**Exercise:** Among the lines below, how many carry the string "parts"? Reply with a number and nothing else.

**Stored data:**
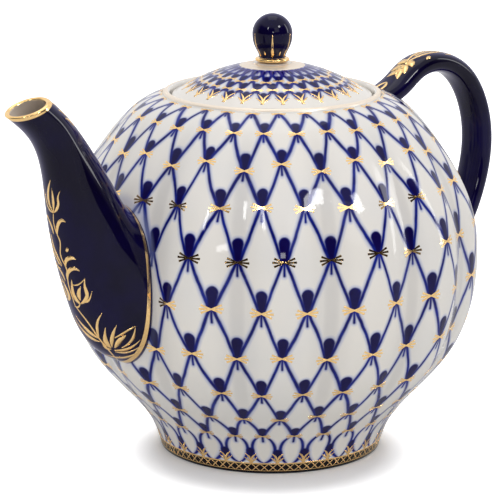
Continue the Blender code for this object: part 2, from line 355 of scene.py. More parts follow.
def plain_spout(turn, along, inset):
    """The spout's loft before its root is laid onto the body; `along` is 0 at the mouth, 1 at the root."""
    at = np.linspace(0.0, 1.0, 200)
    under = np.stack([np.interp(along, at, SPOUT_UNDER_CURVE[:, i]) for i in (0, 1)], axis=-1)
    over = np.stack([np.interp(along, at, SPOUT_OVER_CURVE[:, i]) for i in (0, 1)], axis=-1)
    wall = inset * (SPOUT_MOUTH_WALL + (SPOUT_ROOT_WALL - SPOUT_MOUTH_WALL) * along)
    reach = (over - under) / 2
    reach = reach * (1 - wall / np.linalg.norm(reach, axis=-1))[..., None]
    flat = (over + under) / 2 + reach * np.cos(turn)[..., None]
    half_width = np.interp(along, at, SPOUT_WIDTH_CURVE) - wall
    return np.stack([-flat[..., 0], half_width * np.sin(turn), flat[..., 1]], axis=-1)


def root_shift(inset):
    """How far each side of the spout's root moves along X to stand on the body."""
    root = plain_spout(SPOUT_TURNS, np.ones(SPOUT_STEPS + 1), inset)
    return (onto_body(root, np.array([1.0, 0.0, 0.0])) - root)[:, 0]


ROOT_SHIFT = {0.0: root_shift(0.0), 1.0: root_shift(1.0)}


def spout_wall(turn, rise, inset=0.0):
    """The spout's surface, by the turn from its upper side and the rise from root, 0, to mouth, 1."""
    turn, rise = np.broadcast_arrays(np.asarray(turn, float), np.asarray(rise, float))
    points = plain_spout(turn, np.clip(1 - rise, 0.0, 1.0), inset)
    shift = np.interp(turn % math.tau, SPOUT_TURNS, ROOT_SHIFT[inset])
    points[..., 0] += AXIS_X + shift * np.clip(1 - rise / 0.20, 0.0, 1.0) ** 2
    return points


HANDLE_CURVE = smooth_line(HANDLE_LINE, 400)


def handle_wall(turn, rise):
    """The handle's surface, by the turn from its outer side and the rise from its belly end, 0, to 1."""
    turn, rise = np.broadcast_arrays(np.asarray(turn, float), np.asarray(rise, float))
    at = np.linspace(1.0, 0.0, 400)[::-1]
    place = np.stack([np.interp(rise, at, HANDLE_CURVE[::-1, i]) for i in (0, 1)], axis=-1)
    heading = np.gradient(HANDLE_CURVE, axis=0)[::-1]
    heading = np.stack([np.interp(rise, at, heading[:, i]) for i in (0, 1)], axis=-1)
    heading = heading / np.linalg.norm(heading, axis=-1)[..., None]
    outward = np.stack([-heading[..., 1], heading[..., 0]], axis=-1)
    c = np.sign(np.cos(turn)) * np.abs(np.cos(turn)) ** (2 / HANDLE_SQUARENESS)
    s = np.sign(np.sin(turn)) * np.abs(np.sin(turn)) ** (2 / HANDLE_SQUARENESS)
    flat = place + outward * (HANDLE_HALF_THICKNESS * c)[..., None]
    return np.stack([AXIS_X + flat[..., 0], HANDLE_HALF_WIDTH * s, flat[..., 1]], axis=-1)


# ---------------------------------------------------------------- shader helpers


class Board:
    """A node tree with short ways to add nodes; a value can be a socket, a number or a colour."""

    def __init__(self, tree):
        self.tree = tree

    def add(self, kind, **settings):
        node = self.tree.nodes.new(kind)
        for name, value in settings.items():
            setattr(node, name, value)
        return node

    def join(self, value, socket):
        if isinstance(value, bpy.types.NodeSocket):
            self.tree.links.new(value, socket)
        elif value is not None:
            socket.default_value = value

    def math(self, operation, *values):
        node = self.add("ShaderNodeMath", operation=operation)
        for value, socket in zip(values, node.inputs):
            self.join(value, socket)
        return node.outputs[0]

    def step(self, value, low, high, bottom=0.0, top=1.0):
        """A smooth step of `value` from `bottom` at `low` to `top` at `high`."""
        node = self.add("ShaderNodeMapRange", interpolation_type="SMOOTHSTEP")
        sockets = ("Value", "From Min", "From Max", "To Min", "To Max")
        for name, given in zip(sockets, (value, low, high, bottom, top)):
            self.join(given, node.inputs[name])
        return node.outputs["Result"]

    def mix(self, factor, first, second, blend="MIX"):
        """Two colours mixed; the mix node keeps its pair of colour sockets at places 6 and 7."""
        node = self.add("ShaderNodeMix", data_type="RGBA", blend_type=blend)
        self.join(factor, node.inputs["Factor"])
        self.join(first, node.inputs[6])
        self.join(second, node.inputs[7])
        return node.outputs[2]

    def noise(self, vector, scale, detail=2.0, roughness=0.5):
        node = self.add("ShaderNodeTexNoise")
        self.join(vector, node.inputs["Vector"])
        self.join(scale, node.inputs["Scale"])
        self.join(detail, node.inputs["Detail"])
        self.join(roughness, node.inputs["Roughness"])
        return node

    def parts(self, vector):
        node = self.add("ShaderNodeSeparateXYZ")
        self.join(vector, node.inputs[0])
        return node.outputs

    def place(self):
        return self.add("ShaderNodeTexCoord").outputs["Object"]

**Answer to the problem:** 2